Matthew Adams

Two men in a boat | 25 February 2016

Ian McGuire tells a thrilling story of dirty tricks and deadly rivalry on a Victorian whaling vessel bound for the Arctic

issue 27 February 2016

Ian McGuire’s second novel is an exercise in extremes: extremes of suffering, violence, environment, language and character. It tells the story of Henry Drax and Patrick Sumner, who we first encounter on the streets of Hull in March 1859. The two men have joined the crew of a whaling vessel, the Volunteer, about to set sail for the Arctic captained by one Arthur Brownlee. Brownlee, renowned for his misfortune at sea, has undertaken the expedition with the largely private intention of wrecking the ship in the waters of the north (motivation: insurance money). Drax is party to his secret plan. Sumner, along with most of the rest of the crew, is not.

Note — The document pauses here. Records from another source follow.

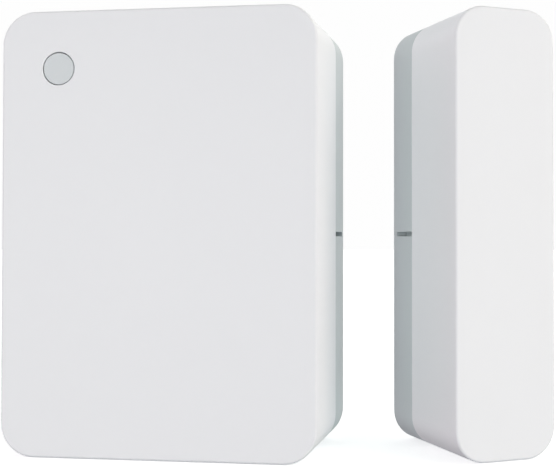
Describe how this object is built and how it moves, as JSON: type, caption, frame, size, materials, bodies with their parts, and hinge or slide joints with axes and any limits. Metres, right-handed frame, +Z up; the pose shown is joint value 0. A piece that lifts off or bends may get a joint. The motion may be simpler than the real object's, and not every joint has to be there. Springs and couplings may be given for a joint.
{
  "type": "door contact sensor",
  "caption": "Two-piece door contact sensor: a boxy radio unit with a round push button, and a narrow magnet unit turned at an angle beside it.",
  "frame": {"origin": "centre of the sensor's rear adhesive face, on the plane of the door frame it is stuck to", "axes": "+X from the sensor towards the magnet unit, +Y out of the sensor's back into the door frame, +Z up"},
  "size_m": [0.0714, 0.0271, 0.058],
  "materials": {
    "shell_white": "fine satin mould texture, white",
    "cover_grey": "fine satin mould texture, light grey-green",
    "button_plastic": "smooth translucent grey-white",
    "switch_white": "smooth",
    "foam_tape": "closed-cell foam tape, soft white",
    "board_laminate": "green solder mask",
    "screw_steel": "zinc plated",
    "black_plastic": "moulded black",
    "contact_nickel": "nickel plated spring steel",
    "cell_steel": "nickel plated, lightly brushed",
    "led_resin": "milky resin",
    "tube_glass": "clear, faint green",
    "chip_epoxy": "moulded epoxy",
    "antenna_ceramic": "white fired ceramic",
    "capacitor_ceramic": "brown fired ceramic",
    "magnet_nickel": "nickel plated",
    "foam_grey": "open-cell foam"
  },
  "bodies": {
    "sensor": {"sensor_front_shell": "shell_white", "circuit_board": "board_laminate", "board_screws": "screw_steel", "battery_holder": "black_plastic", "battery_positive_contact": "contact_nickel", "battery_negative_contact": "contact_nickel", "tact_switch_body": "black_plastic", "tact_switch_cover": "contact_nickel", "status_led": "led_resin", "reed_switch_glass": "tube_glass", "reed_switch_blades": "contact_nickel", "radio_chip": "chip_epoxy", "crystal": "contact_nickel", "chip_antenna": "antenna_ceramic", "passive_components": "capacitor_ceramic"},
    "button": {"button_cap": "button_plastic", "tact_switch_plunger": "switch_white"},
    "rear_cover": {"sensor_rear_cover": "cover_grey", "sensor_adhesive_pad": "foam_tape"},
    "battery": {"coin_cell": "cell_steel"},
    "magnet_unit": {"magnet_front_shell": "shell_white", "magnet_rear_cover": "cover_grey", "bar_magnet": "magnet_nickel", "magnet_foam_strip": "foam_grey", "magnet_adhesive_pad": "foam_tape"}
  },
  "joints": [
    {"name": "leaf_swing", "type": "hinge", "parent": "sensor", "child": "magnet_unit", "pos_m": [0.02681, 0.00342, 0], "axis": [0, 0, 1], "range_deg": [-30, 60]},
    {"name": "button_press", "type": "slide", "parent": "sensor", "child": "button", "axis": [0, 1, 0], "range_m": [0, 0.0003], "stiffness_N_per_m": 2000},
    {"name": "cover_removal", "type": "slide", "parent": "sensor", "child": "rear_cover", "axis": [0, 1, 0], "range_m": [0, 0.02]},
    {"name": "battery_removal", "type": "slide", "parent": "sensor", "child": "battery", "axis": [0, 1, 0], "range_m": [0, 0.008]}
  ],
  "couplings": [
    {"joint": "battery_removal", "follows": "cover_removal", "ratio": 0.4}
  ]
}
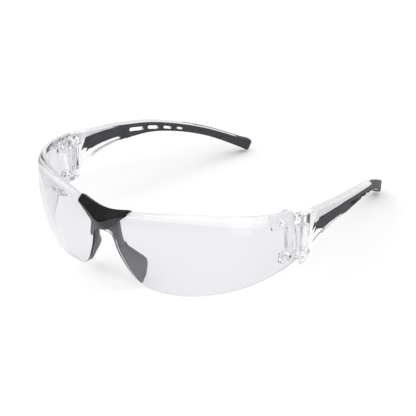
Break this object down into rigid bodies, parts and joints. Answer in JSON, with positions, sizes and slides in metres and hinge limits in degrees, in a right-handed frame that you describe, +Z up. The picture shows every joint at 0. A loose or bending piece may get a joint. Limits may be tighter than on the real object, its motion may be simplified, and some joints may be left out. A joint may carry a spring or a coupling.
{
  "type": "safety glasses",
  "caption": "Clear wraparound safety glasses: a one-piece lens with a dark bridge cap, a soft nosepiece, and folding temples with rubber grips.",
  "frame": {"origin": "on the table that the open glasses rest on, under the middle of their box", "axes": "+X towards the wearer's left, +Y back along the temples so that the lens faces -Y, +Z up"},
  "size_m": [0.1378, 0.1704, 0.0422],
  "materials": {
    "clear_lens": "clear polished polycarbonate",
    "clear_plastic": "clear moulded polycarbonate",
    "gloss_black": "polished black",
    "nose_frame": "satin grey",
    "nose_rubber": "soft matte grey",
    "grip_rubber": "matte dark grey"
  },
  "bodies": {
    "front": {"lens": "clear_lens", "bridge_cap": "gloss_black", "nose_carrier": "nose_frame", "nose_pad_left": "nose_rubber", "nose_pad_right": "nose_rubber", "hinge_bracket_left": "clear_plastic", "hinge_bracket_right": "clear_plastic", "rivet_upper_left": "clear_plastic", "rivet_upper_right": "clear_plastic", "rivet_lower_left": "clear_plastic", "rivet_lower_right": "clear_plastic", "hinge_pin_left": "clear_plastic", "hinge_pin_right": "clear_plastic"},
    "temple_left": {"temple_core_left": "clear_plastic", "inner_grip_left": "grip_rubber", "outer_grip_left": "grip_rubber", "tip_sleeve_left": "grip_rubber"},
    "temple_right": {"temple_core_right": "clear_plastic", "inner_grip_right": "grip_rubber", "outer_grip_right": "grip_rubber", "tip_sleeve_right": "grip_rubber"}
  },
  "joints": [
    {"name": "left_temple_fold", "type": "hinge", "parent": "front", "child": "temple_left", "pos_m": [0.0652, -0.02687, 0.0242], "axis": [0, 0, 1], "range_deg": [0, 93]},
    {"name": "right_temple_fold", "type": "hinge", "parent": "front", "child": "temple_right", "pos_m": [-0.0652, -0.02687, 0.0242], "axis": [0, 0, -1], "range_deg": [0, 82]}
  ]
}
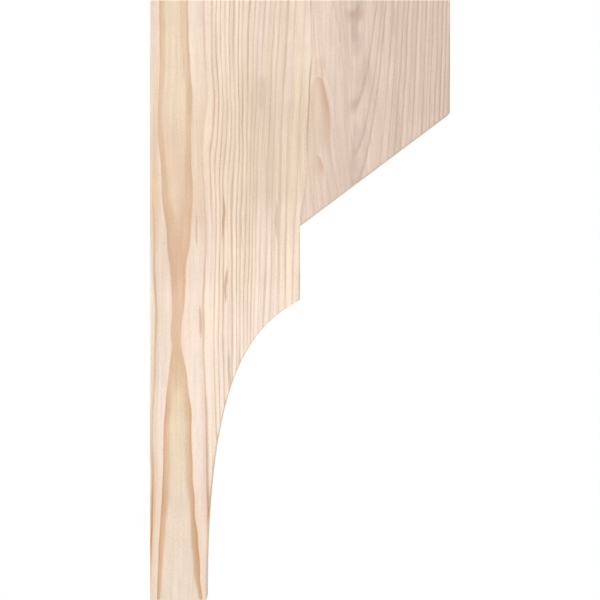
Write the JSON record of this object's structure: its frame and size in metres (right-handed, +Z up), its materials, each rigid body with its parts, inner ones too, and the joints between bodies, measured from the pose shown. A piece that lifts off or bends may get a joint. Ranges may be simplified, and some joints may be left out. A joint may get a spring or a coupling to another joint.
{
  "type": "wooden corbel bracket",
  "caption": "Flat-sided timber corbel bracket with an upright nose, a straight slope, a square step and a long concave hollow down to a narrow foot.",
  "frame": {"origin": "centre of the flat back that bears on the wall, where the bracket is fixed", "axes": "+X out from the wall, +Y across the thickness, +Z up along the wall"},
  "size_m": [0.2032, 0.0888, 0.4064],
  "materials": {
    "bare_softwood": "matte"
  },
  "bodies": {
    "root": {"corbel": "bare_softwood"}
  },
  "joints": []
}
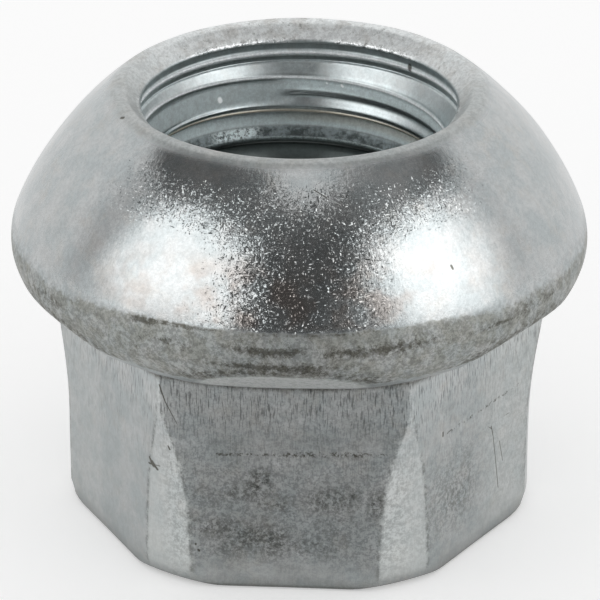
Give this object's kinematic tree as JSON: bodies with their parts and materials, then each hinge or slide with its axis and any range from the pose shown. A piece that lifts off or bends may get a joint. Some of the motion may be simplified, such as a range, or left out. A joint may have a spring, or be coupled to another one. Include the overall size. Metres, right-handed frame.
{
  "type": "lug nut",
  "caption": "Open-ended wheel lug nut with a hexagon for the wrench and a ball seat that centres the wheel, threaded right through.",
  "frame": {"origin": "centre of the wrench-end face, on the bore's axis", "axes": "+Z along the bore from the wrench end to the ball seat; -Y faces one of the hexagon's flats"},
  "size_m": [0.0256, 0.0256, 0.0198],
  "materials": {
    "plated_steel": "bright zinc plating over a forged surface, satin, polished on the ball seat, worn and grimy under the rolled edge"
  },
  "bodies": {
    "root": {"lug_nut": "plated_steel"}
  },
  "joints": []
}
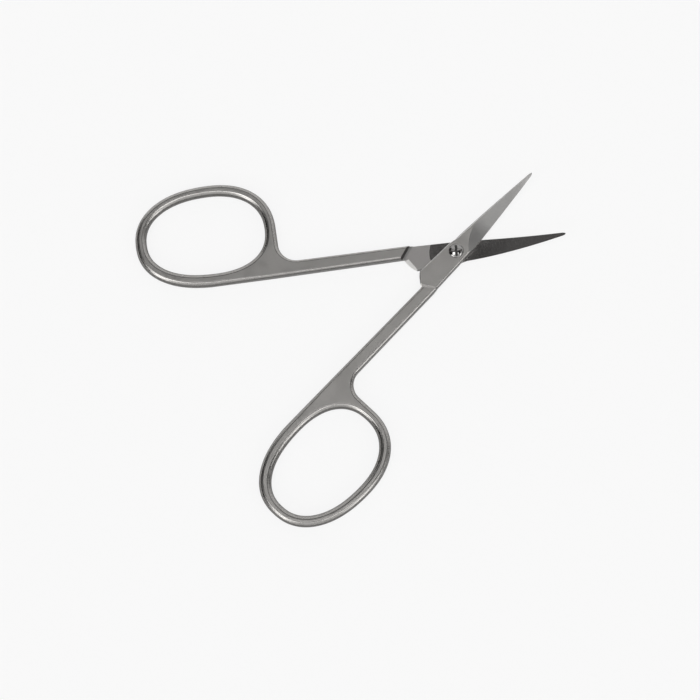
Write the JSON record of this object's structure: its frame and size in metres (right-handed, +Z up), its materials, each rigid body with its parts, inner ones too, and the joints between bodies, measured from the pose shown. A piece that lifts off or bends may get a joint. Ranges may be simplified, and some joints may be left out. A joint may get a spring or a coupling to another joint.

The two men, Drax and Sumner, have what look like very different sensibilities. The harpooner Drax, a rapist and a murderer, is a terrifying creation: proudly indifferent to the truth (‘Words are just noises in a certain order’), defiantly thoughtless and unreflective (‘He only acts’), and in thrall to death (inflicting it fills him with ‘arousal, a craftsman’s sense of pride’). Sumner is a former army surgeon who originally hails from Castlebar, Ireland, has secrets in his past, and is ruminative and cultivated. He spends his spare time reading Homer and thinking of Kant, believes in the civilising potential of culture, and insists (borrowing anachronistically from Beckett) that ‘words are all we have’: ‘If we give them up,’ he says, ‘we are no better than the beasts.’

As their expedition moves deeper into the north, McGuire’s narrative moves further into barbarism and chaos. The questions raised by the characters of Sumner and Drax, and by their ceaseless conflict, become more acute. What, the novel asks, lies behind the apparent evil that has visited their journey? Are we elevated and moral beings, or are we really no better than beasts? Where, if anywhere, is God?

McGuire writes around these questions with acuity and curiosity, and without impeding the propulsive force of his narrative.